Kishinami conta que os colegas começaram a pedir para ele cortar o cabelo deles, mesmo sem nenhuma experiência e isso o motivou a seguir no sonho de infância.
“Essa foi a primeira experiência de cortar cabelo e eu gostei muito porque a gente consegue mudar a pessoa, a autoestima dela vê-la feliz
E isso foi gratificante, daí em diante queria ser barbeiro”, explica.
Aperfeiçoamento – Com a decisão na cabeça de se tornar um profissional, Renan foi em busca da profissionalização, fez cursos e começou a atender nas horas vagas. A rotina inicial era conciliar o horário do trabalho na fábrica com o do curso.

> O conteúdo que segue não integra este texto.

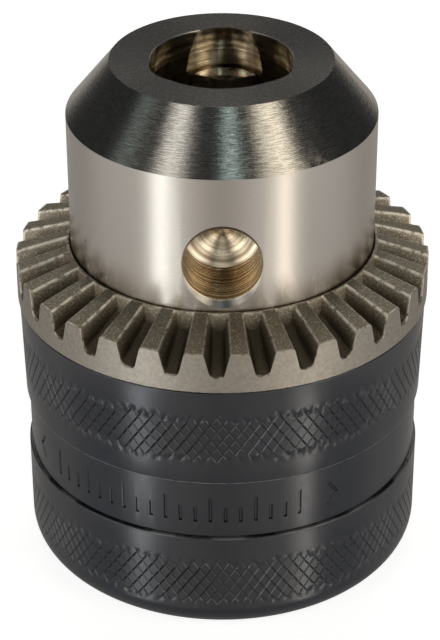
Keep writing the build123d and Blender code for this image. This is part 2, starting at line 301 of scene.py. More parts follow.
# The body's colours. A pair is what a noise mixes.
BODY_TONES = ((0.56, 0.535, 0.51), (0.65, 0.62, 0.585))
CONE_TONE = (0.53, 0.51, 0.48)
CONE_STROKES_AND_GLINTS = ((0.3, 0.29, 0.27), (0.86, 0.83, 0.78))
NOSE_TONES = ((0.46, 0.45, 0.435), (0.6, 0.585, 0.56))
WALL_STROKES = ((0.42, 0.4, 0.375), (0.78, 0.75, 0.71))
STAIN_AND_TOOTH_REFLECTION = (0.15, 0.115, 0.075)
CREVICE = (0.2, 0.14, 0.08)
SPOT = (0.28, 0.2, 0.13)
INSIDE_BANDS_AND_PAINTED_LIGHT = ((0.3, 0.23, 0.15), (0.84, 0.74, 0.58))
PILOT_TIP_SHADE = (0.26, 0.2, 0.13)
DARK_BACK_PATCH = (0.1, 0.08, 0.05)
HAZE = (0.55, 0.44, 0.28)
LIP_HIGHLIGHT = (0.95, 0.92, 0.86)


def body_areas(tree, at):
    """Shares of the body's areas, and how far a place is from a key hole's axis and along it."""
    off_hole = tree.off_nearest(at.azimuth, FIRST_PILOT_AZIMUTH, PILOT_HOLES)
    into_hole = tree.times(at.radius, tree.math("COSINE", off_hole))
    across_hole = tree.times(at.radius, tree.math("SINE", off_hole))
    from_axis = tree.length(across_hole, tree.minus(at.z, PILOT_Z))
    edge = 0.05 * MM
    within = tree.smooth(at.radius, INSIDE_R + edge, INSIDE_R - edge)
    mouth = tree.times(within, tree.smooth(at.z, NOSE_Z - 0.05 * MM, NOSE_Z - 0.13 * MM))
    pilot = tree.times(
        tree.smooth(from_axis, PILOT_R + 0.06 * MM, PILOT_R + 0.02 * MM),
        tree.smooth(into_hole, PILOT_END_R - edge, PILOT_END_R + edge),
    )
    inside = tree.math("MAXIMUM", mouth, pilot)
    return SimpleNamespace(
        nose=tree.times(
            tree.smooth(at.z, NOSE_Z - 0.02 * MM, NOSE_Z - 0.01 * MM),
            tree.smooth(at.radius, BORE_R - edge, BORE_R + edge),
        ),
        cone=tree.times(
            tree.smooth(at.z, CONE_FOOT_Z, CONE_FOOT_Z + 0.03 * MM),
            tree.smooth(at.z, NOSE_Z - 0.01 * MM, NOSE_Z - 0.03 * MM),
            tree.smooth(at.radius, INSIDE_R - edge, INSIDE_R + edge),
        ),
        wall=tree.times(tree.smooth(at.z, CONE_FOOT_Z + 0.03 * MM, CONE_FOOT_Z), tree.minus(1.0, inside)),
        lip=tree.times(
            tree.smooth(at.z, NOSE_Z - 0.15 * MM, NOSE_Z - 0.1 * MM),
            tree.smooth(at.z, NOSE_Z - 0.005 * MM, NOSE_Z - 0.02 * MM),
            within,
        ),
        mouth=mouth,
        pilot=pilot,
        inside=inside,
        from_pilot_axis=from_axis,
        into_pilot=into_hole,
    )


def body_outside(tree, at, area, mark):
    """The colour of the nose's face, cone and wall: ground steel with painted glints, stained near the gear
    ring, where the stain is partly a painted reflection of the teeth.
    """
    tone = tree.noise(180.0, 4.0, 0.6, tree.stretched(at.where, 0.35))
    colour = tree.mix(tone, *BODY_TONES)
    colour = tree.mix(tree.times(area.cone, 0.5), colour, CONE_TONE)
    # Fine light specks on the cone and nose: painted glints. On the cone they mix with the turning marks.
    painted_glints = tree.smooth(tree.noise(6500.0, 2.0, 0.6, at.where), 0.5, 0.7)
    scored_and_glints = tree.weighted((painted_glints, 0.2), (tree.smooth(mark.dashes, 0.34, 0.66), 0.8))
    colour = tree.mix(tree.times(area.cone, 0.7), colour, tree.mix(scored_and_glints, *CONE_STROKES_AND_GLINTS))
    colour = tree.mix(area.nose, colour, tree.mix(painted_glints, *NOSE_TONES))
    ground = tree.weighted((tree.lines(at.z, 0.1 * MM), 0.5), (mark.brushed, 0.5))
    colour = tree.mix(tree.times(area.wall, 0.5), colour, tree.mix(ground, *WALL_STROKES))

    # The stain is strongest at the sides and opposite the tooth spaces; the part that follows the tooth
    # spaces is a painted reflection of the gear's teeth
    low = tree.smooth(at.z, GEAR_TOP + 4.4 * MM, GEAR_TOP + 0.2 * MM)
    smudges = tree.smooth(tree.noise(520.0, 4.0, 0.7, tree.stretched(at.where, 0.45)), 0.33, 0.52)
    beside = tree.smooth(tree.math("ABSOLUTE", at.x), 0.4 * BODY_R, 0.8 * BODY_R)
    spaces = tree.math("COSINE", tree.times(tree.minus(at.azimuth, FIRST_SPACE_AZIMUTH), TEETH))
    painted_tooth_reflection = tree.blend(tree.smooth(spaces, -0.9, 0.9), 0.62, 1.0)
    stain_and_tooth_reflection = tree.times(low, smudges, tree.blend(beside, 0.4, 1.0), painted_tooth_reflection)
    colour = tree.mix(stain_and_tooth_reflection, colour, STAIN_AND_TOOTH_REFLECTION)
    crevice = tree.smooth(at.z, GEAR_TOP + 0.5 * MM, GEAR_TOP - 0.2 * MM)
    broken = tree.smooth(tree.noise(900.0, 3.0, 0.6, at.where), 0.3, 0.6)
    colour = tree.mix(tree.times(crevice, broken), colour, CREVICE)
    spots = tree.smooth(tree.noise(700.0, 2.0, 0.5, at.where), 0.74, 0.8)
    return tree.mix(tree.times(spots, 0.6), colour, SPOT)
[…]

“Mesmo fazendo curso eu continuava trabalhando 12 horas todos os dias na fábrica e, mesmo alimentando esse sonho, pensei em desistir muitas vezes porque a rotina era muito cansativa”, relata.
Após o término do curso, Kishinami começou a atender em casa, sempre após o trabalho na fábrica. De início cortava de graça, pois o objetivo era adquirir experiência, e depois de um ano começou a cobrar um valor simbólico.

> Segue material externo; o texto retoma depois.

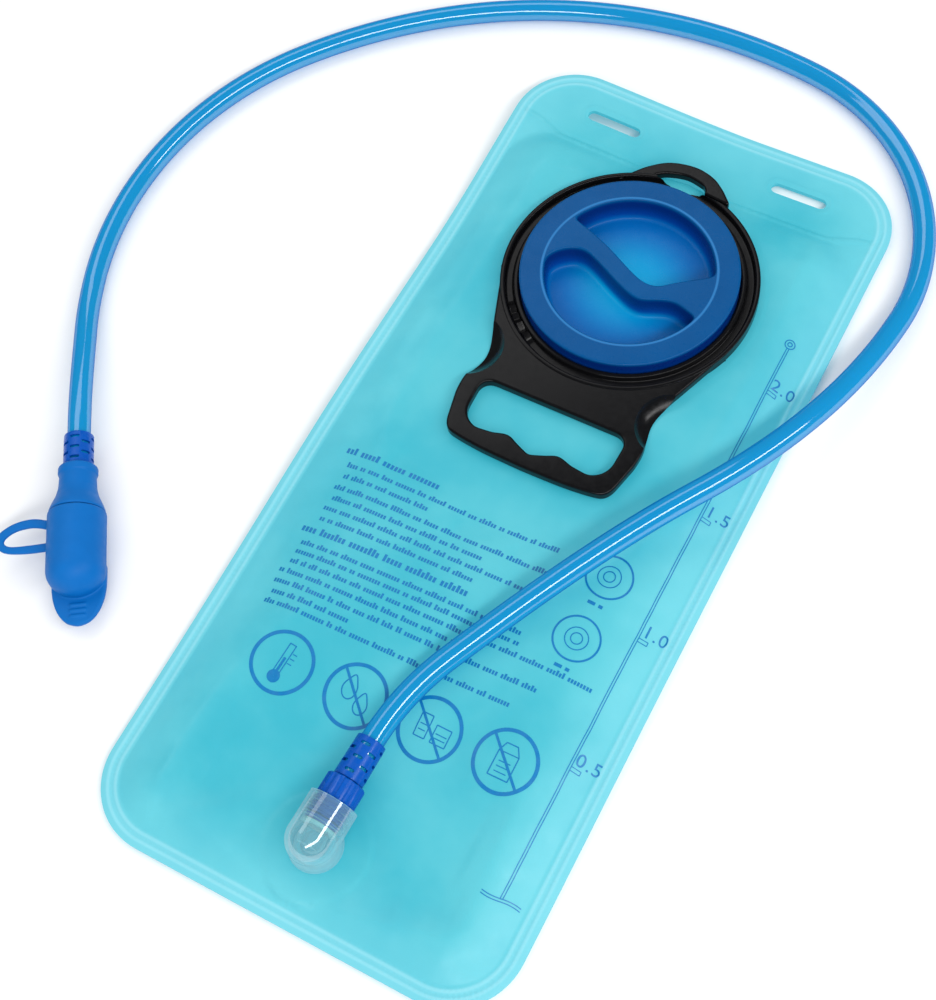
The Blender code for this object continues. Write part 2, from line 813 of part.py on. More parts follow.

“Eu me formei e mesmo assim trabalhei em fábrica por seis anos, fazendo curso e cortando cabelo depois do meu trabalho. Isso me deixou feliz porque estava vendo resultado”, explica.
Sonho realizado – Depois de cinco anos, trabalhando em fábrica, saindo de noite, virando o sábado acordado para atender os clientes, Renan é mais um que transformou o “bico” na sua principal fonte de renda. “Hoje, posso dizer eu realizei meu sonho em só trabalhar como barbeiro”, finaliza.
Em Okazaki (Aichi), Tarcílio Junior que está no Japão pela segunda vez, é mais um exemplo de quem agarrou uma oportunidade para ganhar uma renda extra, mesmo trabalhando em fábrica. Sua rotina é dividida ente o hirukin (dia) e yakin (noite) do trabalho operário com o cuidado das sobrancelhas dos clientes.
Tarcílio conta que nunca pensou em trabalhar nesta área, mas a oportunidade surgiu quando a pessoa que fazia o trabalho no salão de seu companheiro saiu. O incentivo veio do namorado, que falou para ele fazer um curso e começar a atender.
“As pessoas vinham aqui, queriam definir a sobrancelha, mas não tinha quem fizesse”, conta.
Apesar da dura rotina de fábrica, Junior não teve dúvidas e resolveu abraçar a oportunidade. Foi atrás de curso e se profissionalizou. Atendendo nas suas horas vagas ele garante que a renda extra tem ajudado muito.
“No começo, como as pessoas ainda não sabiam, o ganho era pouco. Mas agora, dá para tirar um bom rendimento”, garante.
Apesar de novato na área e investindo cada vez mais em conhecimento e experiência, através de cursos, o novo design de sobrancelha conta que uma das suas surpresas com o trabalho extra é o número de clientes masculino.
“Depois que fiz o curso e comecei a divulgar, a clientela aumento, fiquei surpreso. A maioria são homens”, conta.
O sonho de Tarcílio agora, é um dia poder sair da fábrica e poder trabalhar com sua nova profissão.
“Eu quero muito. Estou gostando muito e superou minhas expectativas. Eu não esperava que teria essa clientela”, finaliza.